On 12 Jan, 00:12, "zaax" wrote:
Hugo Nebula wrote:
[Default] On Sat, 09 Jan 2010 01:16:32 GMT, a certain chimpanzee,
"zaax" , randomly hit the keyboard and
wrote:


Theres seems to be about a foot of snow on local roofs


How much snow can a modern roof take? Would opening the loft hatch
help to melt the snown and keep the weight / depth down?


The rafters and other members are designed to support a load of
0.6-0.75kN/m^2 (& 1.0kN/m^2 for roofs in the North of England over
100m above sea level). My maths and a trawl through Wikipedia suggests
that this is about 750mm of powdery snow. If it were to 'settle' on
the roof, that could be about 200mm of snow.

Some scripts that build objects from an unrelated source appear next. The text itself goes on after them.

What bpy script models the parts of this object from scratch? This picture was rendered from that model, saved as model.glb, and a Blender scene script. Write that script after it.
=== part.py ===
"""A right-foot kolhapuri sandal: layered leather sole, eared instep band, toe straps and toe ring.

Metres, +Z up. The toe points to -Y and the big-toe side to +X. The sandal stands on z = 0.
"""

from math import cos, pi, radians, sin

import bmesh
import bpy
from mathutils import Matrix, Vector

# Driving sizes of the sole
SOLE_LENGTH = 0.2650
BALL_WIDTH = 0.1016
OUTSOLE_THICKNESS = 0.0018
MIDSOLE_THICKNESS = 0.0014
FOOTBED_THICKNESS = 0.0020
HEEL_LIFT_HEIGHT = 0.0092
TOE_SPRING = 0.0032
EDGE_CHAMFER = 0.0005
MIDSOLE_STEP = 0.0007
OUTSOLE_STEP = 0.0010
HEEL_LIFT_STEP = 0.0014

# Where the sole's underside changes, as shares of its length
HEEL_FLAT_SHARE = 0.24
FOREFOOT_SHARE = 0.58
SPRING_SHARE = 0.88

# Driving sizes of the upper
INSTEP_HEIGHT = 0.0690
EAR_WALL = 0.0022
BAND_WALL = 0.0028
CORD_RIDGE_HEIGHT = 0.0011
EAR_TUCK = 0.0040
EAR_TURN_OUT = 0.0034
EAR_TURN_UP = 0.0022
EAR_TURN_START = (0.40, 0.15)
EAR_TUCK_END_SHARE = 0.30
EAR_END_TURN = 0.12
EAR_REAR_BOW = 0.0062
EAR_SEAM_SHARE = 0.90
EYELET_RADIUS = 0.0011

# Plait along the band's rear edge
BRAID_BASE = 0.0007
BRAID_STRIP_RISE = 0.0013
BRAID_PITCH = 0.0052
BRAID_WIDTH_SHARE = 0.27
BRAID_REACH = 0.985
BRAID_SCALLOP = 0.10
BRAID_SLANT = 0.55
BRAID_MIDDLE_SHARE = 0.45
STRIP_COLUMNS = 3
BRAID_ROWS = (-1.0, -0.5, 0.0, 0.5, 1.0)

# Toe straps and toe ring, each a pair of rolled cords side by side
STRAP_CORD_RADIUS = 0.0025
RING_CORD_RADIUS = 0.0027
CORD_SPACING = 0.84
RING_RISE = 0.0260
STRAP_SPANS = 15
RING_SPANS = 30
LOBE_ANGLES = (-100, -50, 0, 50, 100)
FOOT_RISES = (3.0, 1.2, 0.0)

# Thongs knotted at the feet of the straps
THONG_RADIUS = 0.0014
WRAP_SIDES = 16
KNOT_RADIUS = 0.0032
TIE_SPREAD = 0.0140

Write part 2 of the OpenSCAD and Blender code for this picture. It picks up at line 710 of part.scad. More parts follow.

Within the design code there is a factor of safety of about 1.6 for
imposed loads. Also, the main limit on timber sizing tends to be
deflection, which will usually manifest itself before bending forces
are exceeded. In addition, there are further safety factors included
in the strength classes of the timber and the calculations.


A modern trussed roof is generally designed to the limit with no
additional factors of safety, other than those required by the codes.
A modern roof to a more traditional design, whilst more reliant on
individual members (purlins, hips, etc), is more likely to be
'over-designed'.


In other words, don't worry.


thanks for that, I was when I saw a foot of snow on the roof opposite

--
---
zaax
Frustration casues accidents: allow faster traffic to overtake.


My under-timbered, shallow pitched, corrugated light plastic lean-to
roof at the side of the garage gave me a warning yesterday evening
when it started to drip through.

One of the roof panels was a recycled one and had the odd nail hole in
the top of the corrugation, which is obviously not a problem with
rain, but is one with melting snow. So at 7pm yesterday evening I was
togged in full waterproof gear and shovelling the snow I could reach
off this roof from a ladder. The dripping at least stopped.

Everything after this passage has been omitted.